Risks and Considerations
Every investment comes with risks, and CZFS is no exception. While the stock looks solid for dividend investors, there are a few factors to keep in mind.
Interest Rate Sensitivity
As a bank, CZFS earns money primarily through interest income. If interest rates decline significantly, it could pressure the company’s profit margins. That could eventually impact earnings and, in extreme cases, dividend growth.
Economic Conditions
Regional banks tend to be more exposed to local economies than large national banks. If Pennsylvania’s economy slows down or unemployment rises, loan defaults could increase, putting pressure on the bank’s financials.
Low Trading Volume
One of the quirks of CZFS stock is that it doesn’t trade very frequently. The average daily volume is just under 13,000 shares, meaning liquidity could be an issue. For investors who might need to sell shares quickly, this is something to consider.
Modest Dividend Growth
While CZFS has a safe dividend, it isn’t known for aggressive dividend hikes. Investors looking for rapid dividend growth may want to set expectations accordingly.
Final Thoughts
Citizens Financial Services, Inc. isn’t a flashy stock, but it does check many of the boxes that dividend investors look for. It offers a steady 3.35% yield, a conservative payout ratio, and solid financials that back up its dividend payments.

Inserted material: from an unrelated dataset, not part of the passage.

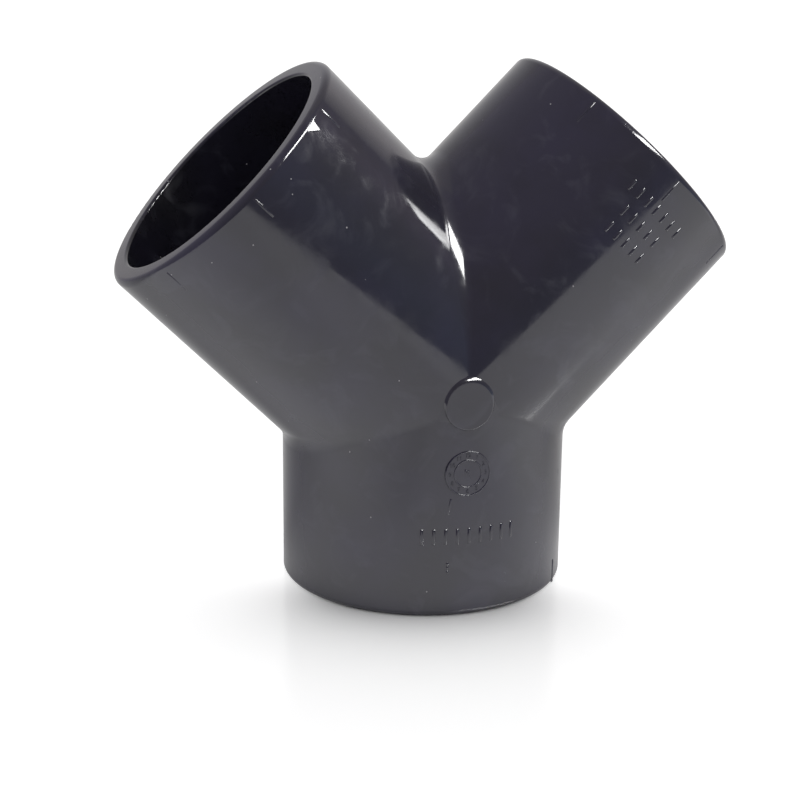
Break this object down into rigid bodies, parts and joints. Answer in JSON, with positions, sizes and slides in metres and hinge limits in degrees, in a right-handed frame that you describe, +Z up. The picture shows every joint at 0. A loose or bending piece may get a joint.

With a reasonable valuation and low volatility, CZFS fits well into a portfolio focused on income and stability. While the stock does come with some risks, particularly regarding interest rates and regional economic exposure, its consistent earnings and cautious management approach suggest that it will remain a reliable dividend payer for the long term.
For investors seeking a steady, no-drama income stock, CZFS is worth considering as a long-term holding.